Today’s PhD students face more pressure

The typical PhD funding package is for four or five years but the typical PhD takes six or seven.

BY ALAN MACEACHERN | OCT 08 2014

It has been said that to play pool well is a sign of a misspent youth. Or, in my case, of a doctoral degree. Maybe that amounts to the same thing. I got quite good at pool in years four to six of my PhD. When grad students ask me how long my degree took, I squirm. “Seven-plus years. But really, just four. Once I got down to it, I actually got through very quickly, in a way.” I spent much of that time finding excuses to do more research, making outlines, bartending and playing pool. I didn’t write. One day, archaeologists will undoubtedly trace Jesus’s missing years to a PhD in religious studies.

Today’s doctoral students are likely to feel more pressure to complete than Jesus and I did. Universities want students in, done, and gone. It’s good for the student, it demonstrates that the program is dynamic and efficient, and it helps attract future applicants. Still, it’s an odd business model:

“We appreciate the thousands upon thousands of dollars you give us each year for the (often decreasing) amount of service we provide you – but please stop, and if you don’t, we’ll make you stop.”

We’ve developed ways to encourage timely doctoral completion. Occasionally, an entire element of a program will be lopped off, such as comprehensive exams. This is the only strategy that could conceivably be called a carrot rather than a stick – if you accept the maxim that education is the only commodity for which consumers are happy to get less for their money.

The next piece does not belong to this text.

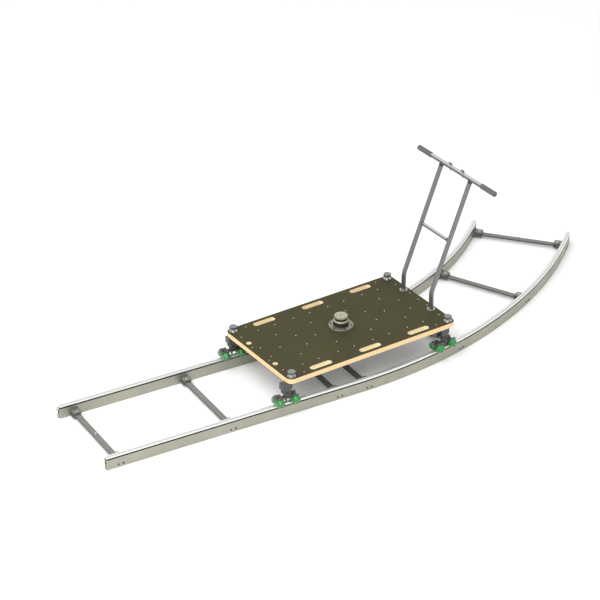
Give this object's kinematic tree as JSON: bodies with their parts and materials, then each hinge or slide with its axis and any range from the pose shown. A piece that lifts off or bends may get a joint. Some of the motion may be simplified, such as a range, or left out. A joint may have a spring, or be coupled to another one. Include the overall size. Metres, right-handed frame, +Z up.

More often, efforts are made to shoehorn parts of the PhD program into shorter periods of time. The problem is that this tends to address the program’s early, structured components – coursework, comps, thesis proposal – but not the later, unstructured ones – researching and writing of the thesis – where students are most likely to get bogged down.

The university’s most entrenched method of encouraging quick completion is to limit the years of graduate support: students will see the end of funding approach and will work to complete their degree by then. While it makes sense that students not be funded indefinitely, it is hard not to miss the fact that, in my field at least, the typical PhD funding package is for four or five years but the typical PhD takes six or seven.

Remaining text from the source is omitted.